Published 01 Nov, 2019 07:13am

Provincial anti-narcotics law challenged in high court

PESHAWAR: A resident has moved the Peshawar High Court against the enactment of a special anti-narcotics law by the provincial government insisting that in the presence of the federal government’s Control of Narcotics Substance Act, 1997, a provincial law on the subject couldn’t be enacted.

Asmatullah of Peshawar filed the petition requesting the court to declare that the KP Control of Narcotics Substance Act (KPCNSA), 2019, is unconstitutional, illegal, without jurisdiction and against the fundamental rights guaranteed by the Constitution.

He sought as an interim relief the suspension of the operation of the law until the final disposal of the petition.

Respondents in the petition are the provincial government through the chief secretary, provincial secretaries of the law and establishment departments, federal law secretary, and the provincial assembly’s secretary.

Petitioner insists federal law on matter exists, so KP’s is against constitution

The KPCNSA was passed by the provincial assembly on Aug 27 and received the governor’s assent on Sept 2.

While passing the law, the government had claimed that it had incorporated specific provisions for checking the growing use of Ice drug in the province.

The petitioner’s lawyer, Noor Alam Khan, is an expert on narcotics laws.

The petitioner said the federal government had enacted a comprehensive law called Control of Narcotics Substance Act (CNSA), 1997, and had provided therein special provisions for curbing the menace of narcotics.

He said the onus to prove the guilt of accused had not been placed entirely on the prosecution rather on the accused to prove his innocence as well.

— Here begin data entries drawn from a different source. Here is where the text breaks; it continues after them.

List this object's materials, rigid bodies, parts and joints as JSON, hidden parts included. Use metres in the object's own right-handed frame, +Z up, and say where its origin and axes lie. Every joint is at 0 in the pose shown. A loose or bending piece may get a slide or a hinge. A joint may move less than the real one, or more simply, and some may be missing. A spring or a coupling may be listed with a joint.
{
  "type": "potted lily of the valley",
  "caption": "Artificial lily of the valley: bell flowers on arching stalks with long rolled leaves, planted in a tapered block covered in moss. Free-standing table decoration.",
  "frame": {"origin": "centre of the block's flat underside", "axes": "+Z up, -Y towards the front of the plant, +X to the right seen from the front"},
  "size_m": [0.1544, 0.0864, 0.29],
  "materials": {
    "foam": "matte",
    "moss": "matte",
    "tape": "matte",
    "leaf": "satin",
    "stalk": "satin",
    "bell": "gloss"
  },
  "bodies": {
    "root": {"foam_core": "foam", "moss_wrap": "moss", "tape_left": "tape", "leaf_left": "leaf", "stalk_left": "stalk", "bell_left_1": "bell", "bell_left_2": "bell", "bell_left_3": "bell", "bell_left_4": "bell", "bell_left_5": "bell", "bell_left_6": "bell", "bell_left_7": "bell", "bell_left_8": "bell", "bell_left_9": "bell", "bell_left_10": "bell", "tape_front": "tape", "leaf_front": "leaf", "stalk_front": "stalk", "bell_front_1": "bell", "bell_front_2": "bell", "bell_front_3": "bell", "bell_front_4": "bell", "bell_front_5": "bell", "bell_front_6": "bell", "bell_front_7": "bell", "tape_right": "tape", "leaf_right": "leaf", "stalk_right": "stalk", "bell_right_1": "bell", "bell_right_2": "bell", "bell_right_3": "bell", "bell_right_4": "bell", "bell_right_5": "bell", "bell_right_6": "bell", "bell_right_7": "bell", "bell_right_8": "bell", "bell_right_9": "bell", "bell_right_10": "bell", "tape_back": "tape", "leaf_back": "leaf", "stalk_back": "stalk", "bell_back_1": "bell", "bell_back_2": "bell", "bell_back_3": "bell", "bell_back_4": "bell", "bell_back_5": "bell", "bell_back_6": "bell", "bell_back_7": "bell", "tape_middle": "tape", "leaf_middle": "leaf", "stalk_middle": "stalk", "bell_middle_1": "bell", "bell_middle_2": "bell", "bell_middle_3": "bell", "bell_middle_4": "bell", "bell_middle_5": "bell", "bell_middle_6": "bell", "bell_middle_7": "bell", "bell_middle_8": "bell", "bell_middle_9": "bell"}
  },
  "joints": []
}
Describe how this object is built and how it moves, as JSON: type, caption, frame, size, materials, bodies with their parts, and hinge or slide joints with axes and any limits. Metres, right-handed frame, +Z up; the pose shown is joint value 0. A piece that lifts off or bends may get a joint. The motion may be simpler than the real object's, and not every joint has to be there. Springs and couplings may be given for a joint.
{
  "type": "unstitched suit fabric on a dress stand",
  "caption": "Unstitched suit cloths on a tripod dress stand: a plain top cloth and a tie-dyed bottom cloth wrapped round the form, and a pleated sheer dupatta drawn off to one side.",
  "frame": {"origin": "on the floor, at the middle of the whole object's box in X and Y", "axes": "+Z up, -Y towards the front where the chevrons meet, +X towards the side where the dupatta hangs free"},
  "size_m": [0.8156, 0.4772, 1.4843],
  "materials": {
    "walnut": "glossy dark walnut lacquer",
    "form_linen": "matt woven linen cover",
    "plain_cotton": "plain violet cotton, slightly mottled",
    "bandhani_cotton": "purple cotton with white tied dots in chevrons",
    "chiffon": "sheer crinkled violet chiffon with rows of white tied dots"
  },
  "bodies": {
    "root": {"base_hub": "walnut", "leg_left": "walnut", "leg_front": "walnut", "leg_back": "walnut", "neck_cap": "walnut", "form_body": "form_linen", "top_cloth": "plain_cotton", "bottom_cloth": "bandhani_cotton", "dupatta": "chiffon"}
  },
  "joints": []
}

The petitioner said the CNSA, 1997, was a very rigid special law wherein extreme punishment of death or imprisonment for life had been provided.

He added that the provision of bail had been ousted by the CNSA, while the vehicles used in the offence were also confiscated to the State.

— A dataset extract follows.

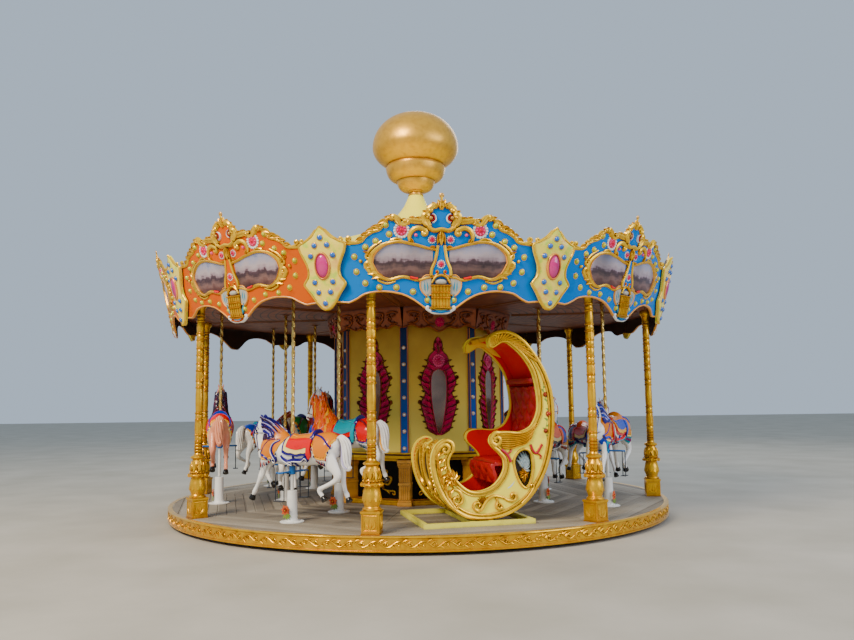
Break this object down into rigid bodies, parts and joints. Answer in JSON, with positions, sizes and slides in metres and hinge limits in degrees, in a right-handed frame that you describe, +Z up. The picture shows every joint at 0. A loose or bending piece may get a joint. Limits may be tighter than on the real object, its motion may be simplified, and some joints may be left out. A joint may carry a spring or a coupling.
{
  "type": "merry-go-round with galloping horses and a chariot",
  "caption": "Small fairground merry-go-round: turning platform, gilded columns, painted cornice, onion finial, rising horses and a crescent chariot.",
  "frame": {"origin": "on the ground, on the axis that the platform turns about", "axes": "+Z up along the turning axis; -Y is the side seen from the front, between two columns beside the chariot; +X to the right seen from there"},
  "size_m": [7.4419, 7.4624, 5.981],
  "materials": {
    "base_steel": "dark painted steel",
    "deck_planks": "weathered grey-brown boards",
    "gilt_paint": "gold paint on cast and moulded ornament",
    "panel_blue": "glossy painted glass-fibre moulding",
    "panel_orange": "glossy painted glass-fibre moulding",
    "shield_cream": "glossy painted glass-fibre moulding",
    "ceiling_lining": "dark stained boards",
    "roof_cream": "pale yellow glass-fibre shell",
    "finial_gold": "satin gold paint",
    "housing_bronze": "old-gold painted mouldings",
    "housing_olive": "olive-yellow painted panels",
    "frame_yellow": "pale yellow painted steel tube",
    "chariot_cream": "pale yellow glass-fibre moulding",
    "chariot_gold": "gold-painted glass-fibre shell",
    "red_upholstery": "tufted red leathercloth",
    "horse_white": "glossy white painted glass fibre",
    "horse_tan": "glossy tinted painted glass fibre"
  },
  "bodies": {
    "base": {"base_frame": "base_steel"},
    "platform": {"rim_fascia": "gilt_paint", "ceiling": "ceiling_lining", "roof": "roof_cream", "finial": "finial_gold", "housing_lower": "housing_bronze", "housing_upper": "housing_olive", "chariot_frame": "frame_yellow", "chariot_outer_side": "chariot_cream", "chariot_inner_side": "chariot_cream", "chariot_shell": "chariot_gold", "chariot_seat": "red_upholstery", "deck_sector_1": "deck_planks", "column_1": "gilt_paint", "deck_sector_2": "deck_planks", "column_2": "gilt_paint", "deck_sector_3": "deck_planks", "column_3": "gilt_paint", "deck_sector_4": "deck_planks", "column_4": "gilt_paint", "deck_sector_5": "deck_planks", "column_5": "gilt_paint", "deck_sector_6": "deck_planks", "column_6": "gilt_paint", "deck_sector_7": "deck_planks", "column_7": "gilt_paint", "deck_sector_8": "deck_planks", "column_8": "gilt_paint", "cornice_panel_1": "panel_blue", "cornice_shield_1": "shield_cream", "cornice_panel_2": "panel_blue", "cornice_shield_2": "shield_cream", "cornice_panel_3": "panel_orange", "cornice_shield_3": "shield_cream", "cornice_panel_4": "panel_orange", "cornice_shield_4": "shield_cream", "cornice_panel_5": "panel_blue", "cornice_shield_5": "shield_cream", "cornice_panel_6": "panel_blue", "cornice_shield_6": "shield_cream", "cornice_panel_7": "panel_blue", "cornice_shield_7": "shield_cream", "cornice_panel_8": "panel_orange", "cornice_shield_8": "shield_cream", "cornice_panel_9": "panel_orange", "cornice_shield_9": "shield_cream"},
    "horse_outer_1": {"horse_outer_1": "horse_white"},
    "horse_inner_1": {"horse_inner_1": "horse_white"},
    "horse_outer_3": {"horse_outer_3": "horse_white"},
    "horse_inner_3": {"horse_inner_3": "horse_white"},
    "horse_outer_4": {"horse_outer_4": "horse_white"},
    "horse_inner_4": {"horse_inner_4": "horse_white"},
    "horse_outer_5": {"horse_outer_5": "horse_white"},
    "horse_inner_5": {"horse_inner_5": "horse_tan"},
    "horse_outer_6": {"horse_outer_6": "horse_tan"},
    "horse_inner_6": {"horse_inner_6": "horse_white"},
    "horse_outer_7": {"horse_outer_7": "horse_white"},
    "horse_inner_7": {"horse_inner_7": "horse_tan"},
    "horse_outer_8": {"horse_outer_8": "horse_tan"},
    "horse_inner_8": {"horse_inner_8": "horse_white"}
  },
  "joints": [
    {"name": "platform_spin", "type": "hinge", "parent": "base", "child": "platform", "pos_m": [0, 0, 0.14], "axis": [0, 0, 1], "continuous": true},
    {"name": "horse_outer_1_lift", "type": "slide", "parent": "platform", "child": "horse_outer_1", "axis": [0, 0, 1], "range_m": [-0.08, 0.22]},
    {"name": "horse_inner_1_lift", "type": "slide", "parent": "platform", "child": "horse_inner_1", "axis": [0, 0, 1], "range_m": [-0.22, 0.08]},
    {"name": "horse_outer_3_lift", "type": "slide", "parent": "platform", "child": "horse_outer_3", "axis": [0, 0, 1], "range_m": [-0.21, 0.09]},
    {"name": "horse_inner_3_lift", "type": "slide", "parent": "platform", "child": "horse_inner_3", "axis": [0, 0, 1], "range_m": [-0.09, 0.21]},
    {"name": "horse_outer_4_lift", "type": "slide", "parent": "platform", "child": "horse_outer_4", "axis": [0, 0, 1], "range_m": [-0.04, 0.26]},
    {"name": "horse_inner_4_lift", "type": "slide", "parent": "platform", "child": "horse_inner_4", "axis": [0, 0, 1], "range_m": [-0.26, 0.04]},
    {"name": "horse_outer_5_lift", "type": "slide", "parent": "platform", "child": "horse_outer_5", "axis": [0, 0, 1], "range_m": [-0.18, 0.12]},
    {"name": "horse_inner_5_lift", "type": "slide", "parent": "platform", "child": "horse_inner_5", "axis": [0, 0, 1], "range_m": [-0.12, 0.18]},
    {"name": "horse_outer_6_lift", "type": "slide", "parent": "platform", "child": "horse_outer_6", "axis": [0, 0, 1], "range_m": [-0.27, 0.03]},
    {"name": "horse_inner_6_lift", "type": "slide", "parent": "platform", "child": "horse_inner_6", "axis": [0, 0, 1], "range_m": [-0.03, 0.27]},
    {"name": "horse_outer_7_lift", "type": "slide", "parent": "platform", "child": "horse_outer_7", "axis": [0, 0, 1], "range_m": [-0.09, 0.21]},
    {"name": "horse_inner_7_lift", "type": "slide", "parent": "platform", "child": "horse_inner_7", "axis": [0, 0, 1], "range_m": [-0.21, 0.09]},
    {"name": "horse_outer_8_lift", "type": "slide", "parent": "platform", "child": "horse_outer_8", "axis": [0, 0, 1], "range_m": [-0.29, 0.01]},
    {"name": "horse_inner_8_lift", "type": "slide", "parent": "platform", "child": "horse_inner_8", "axis": [0, 0, 1], "range_m": [-0.01, 0.29]}
  ],
  "couplings": [
    {"joint": "horse_inner_1_lift", "follows": "horse_outer_1_lift", "ratio": -1},
    {"joint": "horse_inner_3_lift", "follows": "horse_outer_3_lift", "ratio": -1},
    {"joint": "horse_inner_4_lift", "follows": "horse_outer_4_lift", "ratio": -1},
    {"joint": "horse_inner_5_lift", "follows": "horse_outer_5_lift", "ratio": -1},
    {"joint": "horse_inner_6_lift", "follows": "horse_outer_6_lift", "ratio": -1},
    {"joint": "horse_inner_7_lift", "follows": "horse_outer_7_lift", "ratio": -1},
    {"joint": "horse_inner_8_lift", "follows": "horse_outer_8_lift", "ratio": -1}
  ]
}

The petitioner said despite the presence of the CNSA, the provincial government recently passed the KPCNSA.

He said the CNSA, 1997, had already been extended to whole of Pakistan, so in its presence, the provincial assembly had no authority to pass a law on same subject.

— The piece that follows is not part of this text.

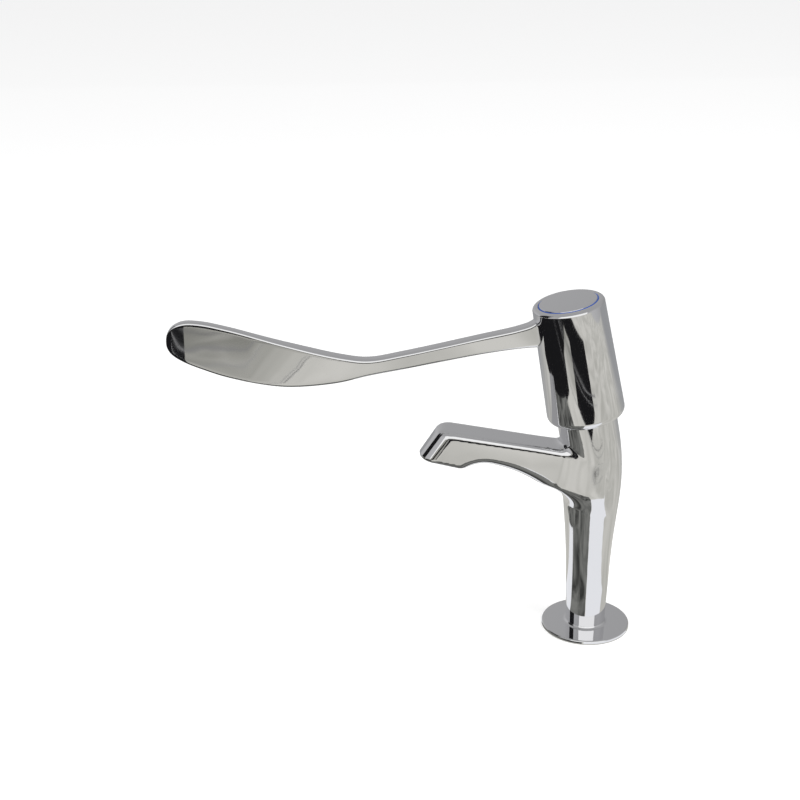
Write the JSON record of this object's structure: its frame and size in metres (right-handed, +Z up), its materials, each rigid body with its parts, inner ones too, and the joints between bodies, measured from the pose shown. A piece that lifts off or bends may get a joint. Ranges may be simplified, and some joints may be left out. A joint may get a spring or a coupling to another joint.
{
  "type": "elbow lever tap",
  "caption": "Deck-mounted elbow lever pillar tap with a tapered column, leaning head, long paddle lever and quarter-turn ceramic cartridge.",
  "frame": {"origin": "centre of the base gasket underside, on the deck", "axes": "+Z up out of the deck, spout and shut lever towards -Y, X across"},
  "size_m": [0.05, 0.256, 0.255],
  "materials": {
    "chrome_body": "polished chrome plate on brass",
    "chrome_flange": "polished chrome plate",
    "chrome_lever": "polished chrome plate on brass",
    "chrome_cap": "polished chrome plate",
    "chrome_bush": "chrome plate",
    "brass": "turned brass",
    "white_nylon": "moulded nylon",
    "black_rubber": "moulded rubber",
    "ceramic": "ground ceramic",
    "steel": "stainless steel",
    "blue_plastic": "moulded plastic"
  },
  "bodies": {
    "body": {"tap_body": "chrome_body", "base_flange": "chrome_flange", "cartridge_housing": "brass", "threaded_tail": "brass", "backnut": "brass", "outlet_bush": "chrome_bush", "deck_washer": "white_nylon", "glide_ring": "white_nylon", "thrust_washer": "white_nylon", "flow_straightener": "white_nylon", "base_gasket": "black_rubber", "tail_seal": "black_rubber", "housing_seal": "black_rubber", "seat_seal": "black_rubber", "outlet_washer": "black_rubber", "fixed_disc": "ceramic"},
    "lever": {"lever_handle": "chrome_lever", "spline_insert": "white_nylon", "spindle": "brass", "spindle_seals": "black_rubber", "spindle_clip": "steel", "moving_disc": "ceramic", "handle_screw": "steel", "screw_washer": "steel", "indice_ring": "blue_plastic", "top_cap": "chrome_cap"}
  },
  "joints": [
    {"name": "lever_turn", "type": "hinge", "parent": "body", "child": "lever", "pos_m": [0, -0.0047, 0.1305], "axis": [0, -0.1908, 0.9816], "range_deg": [0, 90]}
  ]
}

The petitioner said although the Concurrent Legislative List of the Constitution had been omitted from the Constitution through the Constitution (Eighteenth Amendment) Act, 2010, a mini concurrent list continued to exist in Article 142 relating to criminal law, criminal procedure and evidence and therefore, any law made by a provincial legislature on those subjects would be against Article 143 of the Constitution, while the federal law on the subject would prevail.

Advocate Noor Alam Khan said under the doctrine of ‘occupied field’, the federal law of narcotics was already there and applicable to the entire Pakistan, which had been implemented by well-trained and experienced officers of the Anti-Narcotics Force, so the enactment of new law manifested the mala fide intent on part of the provincial government.

He said the impugned KPCNSA would only be applicable to the province, whereas rest of the country would be covered by the federal CNSA that was a clear violation of Article 25 of the Constitution.